The Main-Belt Comet P/2012 T1 (PANSTARRS).

Main-Belt Comets are bodies within the Main Asteroid Belt that show some similarities with comets, notably the production of a halo (dust tail) during the part of their orbit that takes them closest to the Sun. The tail of a typical comet is a distinctive object; comets have icy surfaces which evaporate away as they pass through the Inner Solar System, carry a trail of mineral specks and chunks of ice that form the visible tail. For most of a comets life it is in the Outer Solar System, far from the Sun's influence and produces no tail. Main Belt Comets spend their entire lives between the orbits of Mars and Jupiter. They are thought to be compositionally similar to regular comets, but only to produce much smaller halos at the innermost part of their orbit's, when they are warmed marginally more by the Sun. Such objects are less obvious than regular comets, and have only been known about since 1996.
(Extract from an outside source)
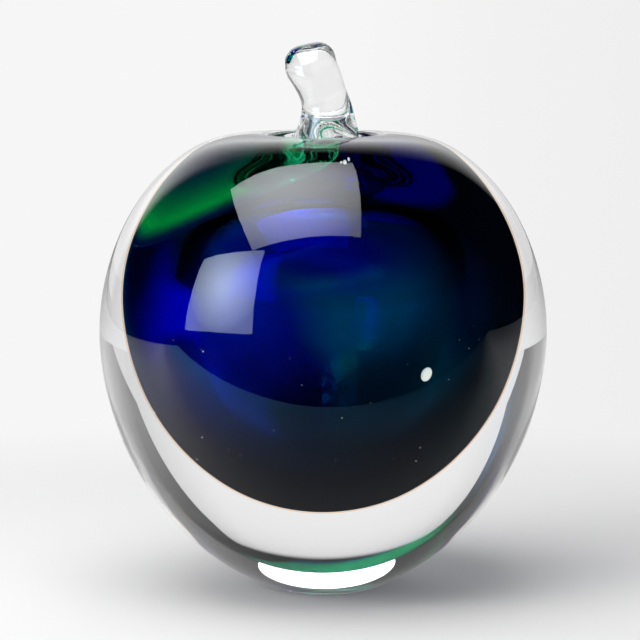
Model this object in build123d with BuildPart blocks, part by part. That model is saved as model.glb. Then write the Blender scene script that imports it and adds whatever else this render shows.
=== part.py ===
from build123d import *
from math import cos, radians, sin
import os

# Art glass apple: a blown bubble in blue and green glass, cased in two gathers of clear glass,
# with a clear stem bent to one side. It is hollow only where the sealed bubble is.
# Millimetres, +Z up. The origin is the centre of the polished flat that the apple stands on.
# The stem bends towards -X, and -Y faces the viewer.

# Outside of the apple
body_width = 130.0           # across the widest part
body_height = 132.5          # from the polished flat to the crest around the dimple
flat_width = 30.0            # polished flat that it rests on
flat_slope = 20.0            # degrees that the side rises from the flat's edge
arris_radius = 0.8           # softened edge of the flat
crest_width = 37.0           # across the crest of the dimple
dimple_depth = 7.0           # crest down to the seat of the stem
seat_width = 21.0            # flat floor of the dimple, where the stem is fused on

# Glass round the sealed bubble, which sets the bubble's own size
side_thickness = 26.4        # at the widest part
base_thickness = 36.4        # under the bubble
top_thickness = 13.5         # over the bubble, up to the seat of the stem
wall_thickness = 0.9         # coloured glass that lines the bubble
gather_thickness = 9.0       # first clear gather over the colour

# Neck that the bubble was blown through, closed by the root of the stem
neck_width = 6.0

# Seam where the green glass meets the blue, as a plane across the bubble
seam_drop = 3.0              # top of the bubble down to where the seam crosses the axis
seam_lean = 27.0             # degrees that it leans out of the level
seam_turn = 144.0            # degrees from +X to the side where it dips

# Stem
stem_height = 33.4           # seat to top
stem_width = 14.8            # waist, its thinnest place
stem_lean = 4.1              # how far the head sits off the foot
head_radius = 4.2            # fire-rounded edge of the head

# Seeds, the air trapped between one gather and the next
seed_width = 2.6             # the large one, in front and to the right
seed_turn = -50.0            # degrees from +X
neck_seed_width = 1.2        # the small ones in a row beside the neck
neck_seed_count = 5
neck_seed_turn = -80.0       # degrees from +X to the first of them
neck_seed_sweep = 110.0      # degrees from the first to the last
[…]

In a paper published on the arXiv database at Cornell University Library on 23 May 2013, a team of scientists led by Henry Hsieh of the Institute for Astronomy at the University of Hawaii describe a new Main-Belt Comet, discovered on 6 October 2012 by the Pan-STARRS1 survey telescope on the Haleakala volcano in Hawaii, and named P/2012 T1 (PANSTARRS); where 'P/' implies a periodic comet, '2012' is the year of discovery, 'T1' implies the object was the first such object discovered between 1 and 16 October that year, and '(PANSTARRS)' is the discoverer (historically this would be a single astronomer, but this is not appropriate for large modern instruments operated by teams of scientists).

Image of P/2012 T1 (PANSTARRS). The comet is a point, while the elongate objects are stars; this is because the telescope is tracking the moving comet, making the (non-moving) stars in the background appear to be in motion. G.V. Schiaparelli Astronomical Observatory.
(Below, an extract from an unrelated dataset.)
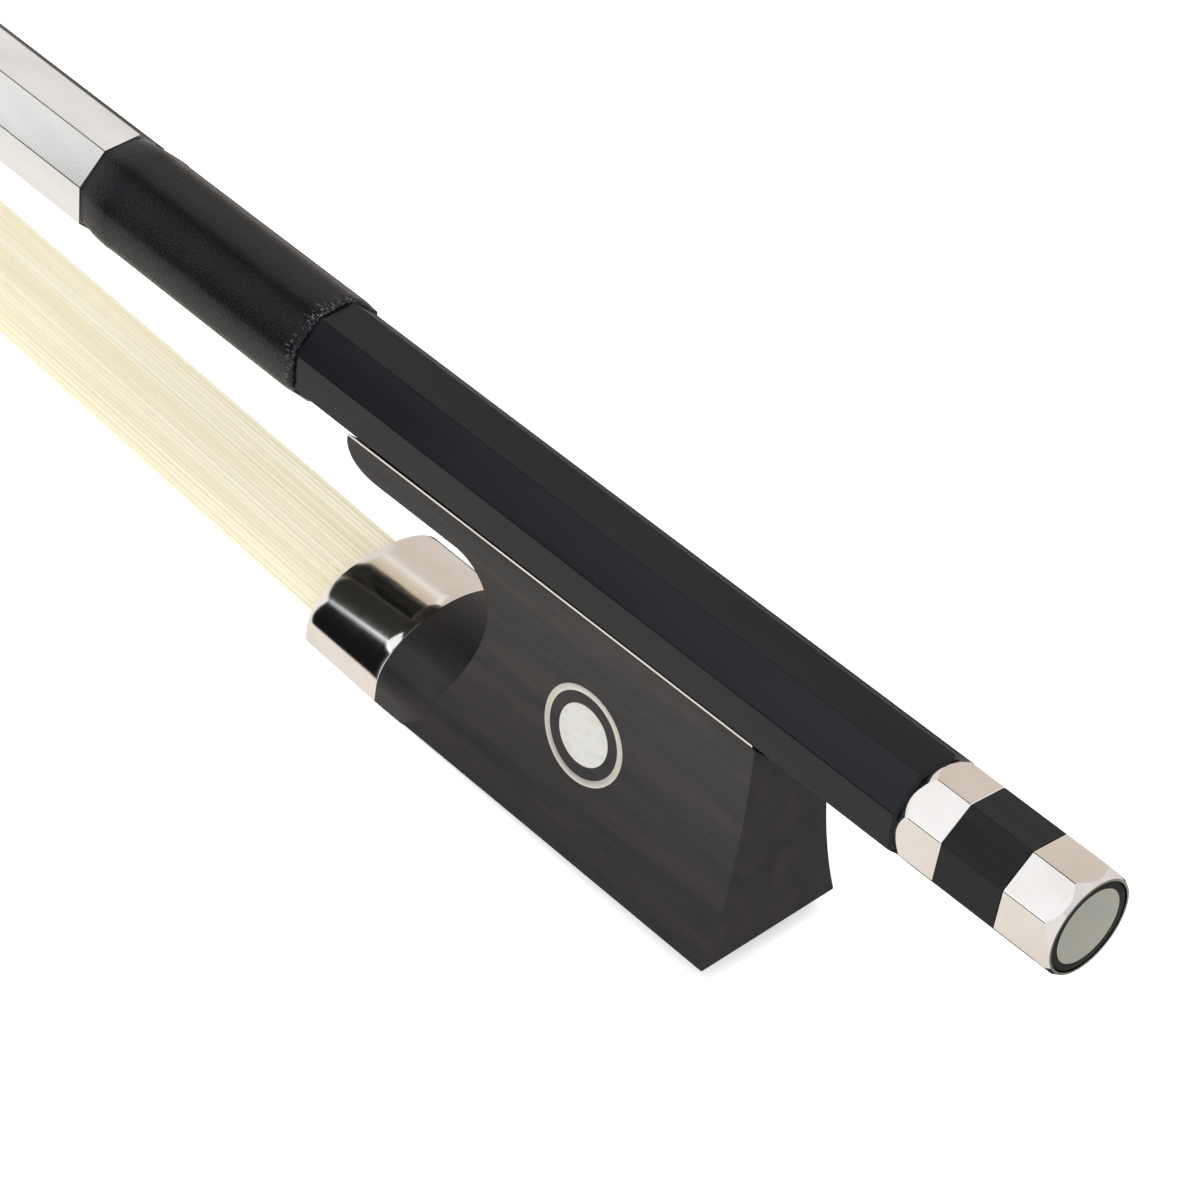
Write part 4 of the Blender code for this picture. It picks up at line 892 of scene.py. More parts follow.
@dataclass
class Stick(Assembly):
    """The stick with its head, in one piece of lacquered wood."""

    line: StickLine = field(default_factory=StickLine)
    end_chamfer: float = 0.25 * MM
    head_length: float = 25.5 * MM
    throat_radius: float = 11.0 * MM
    heel_width: float = 10.4 * MM
    beak_width: float = 4.2 * MM
    face_lift: float = 1.74 * MM
    ridge_start: float = 1.0 * MM
    ridge_shares: tuple[Span, ...] = ((0.37, 1.0), (0.55, 0.34))
    ridge_past: float = 1.4 * MM
    shaft_in_head: float = 3.0 * MM
    shaft_in_head_inset: float = 0.6 * MM
    handle_step: float = 7.0 * MM
    shaft_step: float = 12.0 * MM

    def build(self) -> None:
        """Builds the shaft, joins the head to it and trims the head's face."""
        outlines = [self.line.outline(0.0, -self.end_chamfer)]
        round_from = self.line.octagon_length + self.line.rounding_length
        places = steps(self.end_chamfer, round_from, self.handle_step)
        places += steps(round_from, self.line.heel, self.shaft_step)[1:]
        outlines += [self.line.outline(place) for place in places]
        outlines.append(self.line.outline(self.line.heel + self.shaft_in_head, -self.shaft_in_head_inset))
        shaft = loft("stick_shaft", outlines)
        head = loft("stick_head", [self.head_outline(height) for height in self.head_levels()])
        face = self.face_block()
        for block, operation in ((head, "UNION"), (face, "DIFFERENCE")):
            settle(block, HANDLE.inverted() @ Matrix.Translation((HEEL_X, 0.0, 0.0)))
            cut(shaft, block, operation=operation)
        shaft.name = "lacquered_stick"
        shade(shaft, FACET_ANGLE, weighted=True)
        self.dress(shaft, Slot.STICK, "stick")

    def head_levels(self) -> list[float]:
        """Heights of the head's outlines: even below, by angle up the throat and over the shaft.

        Returns:
            The heights, rising.
        """
        shaft = self.line.tip_diameter / 2
        centre = self.line.head_axis_height - shaft - self.throat_radius
        levels = [centre * i / 6 for i in range(6)]
        levels += [centre + self.throat_radius * math.sin(math.radians(a)) for a in range(0, 84, 6)]
        levels += [self.line.head_axis_height + shaft * math.sin(math.radians(a)) for a in range(-70, 84, 11)]
        return levels

    def ridge_front(self, height: float) -> float:
        """How far ahead of the heel the front ridge lies at a height.

        Args:
            height: Height above the floor.

        Returns:
            The distance from the heel.
        """
        top = self.line.head_axis_height + self.line.tip_diameter / 2
        ridge = [Vector((self.ridge_start, top))]
        ridge += [Vector((self.head_length * along, top * up)) for along, up in self.ridge_shares]
        ridge.append(Vector((self.head_length + self.ridge_past, 0.0)))
        low, high = 0.0, 1.0
        for _ in range(24):
            middle = (low + high) / 2
            if bezier(ridge, middle).y > height:
                low = middle
            else:
                high = middle
        return bezier(ridge, low).x

    def head_outline(self, height: float) -> Outline:
        """One level outline of the head, measured from its heel.

        Args:
            height: Its height above the floor.

        Returns:
            Nine points, from the rear round the front and back.
        """
        shaft = self.line.tip_diameter / 2
        axis = self.line.head_axis_height
        front = self.ridge_front(height)
        rise = min(1.0, height / axis)
        # Factors are shares of the shaft's or the head's own size, and powers bend the outline's curves
        side = lerp(self.heel_width / 2, shaft * 0.97, 1 - (1 - rise) ** 1.4)
        round_half = math.sqrt(max(0.0, shaft ** 2 - (height - axis) ** 2))
        under = axis - shaft
        reach = min(max(height - under + self.throat_radius, 0.0), self.throat_radius)
        rear = math.sqrt(self.throat_radius ** 2 - (reach * 0.99) ** 2) - self.throat_radius
        if height > under:
            rear = lerp(rear, 0.5 * MM, (height - under) / (2 * shaft))
            rear_side = 0.9 * round_half
        else:
            rear_side = lerp(side, 0.45 * shaft, (reach / self.throat_radius) ** 3)
        if height > axis:
            side = 0.97 * round_half
        length = self.head_length
        shoulder = max(rear + length * 0.05, front - lerp(length * 0.61, length * 0.14, rise ** 0.35))
        ridge_half = min(side * 0.7, lerp(self.beak_width / 2, 0.25 * shaft, math.sqrt(rise)))
        half = [(rear, rear_side), (lerp(rear, shoulder, 0.5), side), (shoulder, side),
                (front - length * 0.04, ridge_half)]
        outline = half + [(front, 0.0)] + [(x, -y) for x, y in reversed(half)]
        return [Vector((-x, y, height)) for x, y in outline]

    def face_block(self) -> Piece:
        """Everything below the head's wooden face, as a cutter.

        Returns:
            The cutter.
        """
        far, behind, below = self.head_length + 2.0 * MM, 20.0 * MM, 10.0 * MM
        places = [-behind, 0.0] + steps(*FACE_STEP, 0.5 * MM) + [far]
        line = [at(-x, face_height(x) + self.face_lift) for x in places]
        line += [at(-far, -below), at(behind, -below)]
        return loft("face_block", [[point + Vector((0.0, y, 0.0)) for point in line]
                                   for y in (-self.heel_width, self.heel_width)])


def face_height(distance: float) -> float:
    """Underside of the tip plate at a distance from the heel: level, a step down, level on the floor.

    Args:
        distance: Distance ahead of the heel.

    Returns:
        The height above the floor.
    """
    start, end = FACE_STEP
    run = clamp((distance - start) / (end - start))
    return FACE_RISE * (1 - run * run * (3 - 2 * run))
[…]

After the initial discovery follow-up observations of the new comet were made with University of Hawaii (UH) 2.2 m and the 10 m Keck I telescopes, both on Mauna Kea, the 6.5 m Baade and Clay Magellan telescopes at Las Campanas in Italy, the 2.0 m Faulkes Telescope South at Siding Spring in New South Wales, the 1.8 m Perkins Telescope at Lowell Observatory in Arizona, and the Southern Astrophysical Research Telescope on Cerro Pachon in Chile.

P/2012 T1 (PANSTARRS) roughly doubled in brightness in the 40 days following its discovery (between 6 October and mid-November 2012), remained constant in brightness till late December, then declined in brightness by 60% over the period till mid-February. The steady brightening over the initial part of this cycle and steady dimming over the second part is taken to be representative of sublimation from the surface of P/2012 T1 (PANSTARRS), rather than a sudden ejection of matter following a collision.

Orbital diagram for P/2012 T1 (PANSTARRS). The point at the centre is the Sun, the four inner rings, the orbits of Mercury, Venus, Earth and Mars respectively, the outermost ring showing only at the corners of the diagram is the orbit of Jupiter. The point marked 'P' is the comet's perihelion, the point at which it is closest to the Sun; the point marked 'A' is it's aphelion,  when it is furthest from the Sun. The points (1-6) represent observations of the comet; (1) 2012 October 6-8, (2) 2012 October 12-25, (3) 2012 November 8-14, (4) 2012 December 18-20, (5) 2013 January 8, and (6) 2013 February 4. The scale is in Astronomical Units (AU), where 1 AU is the average distance between the Earth and the Sun. Hsieh et al. (2013).

Hsieh et al. calculate that P/2012 T1 (PANSTARRS) ejected water molecules at an average rate of 5 × 10²⁵ mol s-¹ during the eruptive part of it's cycle, which is equivalent to just under 2 100 000 000 megatonnes of water per  day. All the ejected material appears to be water; a spectrographic analysis could find no sign of hydrated minerals; this does not imply that the temperatures are high enough to sublimate water (turn directly from a solid to a gas; liquids cannot exist in a vacuum), it is more likely that it is due to the sublimation of carbon dioxide (at a lower temperature) creating a halo of water-ice molecules (snowflakes) freed from the matrix.

P/2012 T1 (PANSTARRS) sits within a cluster of asteroids known as the Lixiaohua Family, which are believed to have originated in the breakup of a larger body about 155 million years ago, though it is not possible to tell if it shares a common origin with these objects or whether its position is coincidental; it could be an object from the Outer Solar System that has only recently been captures or it could potentially be a member of the much older Thetis group of asteroids.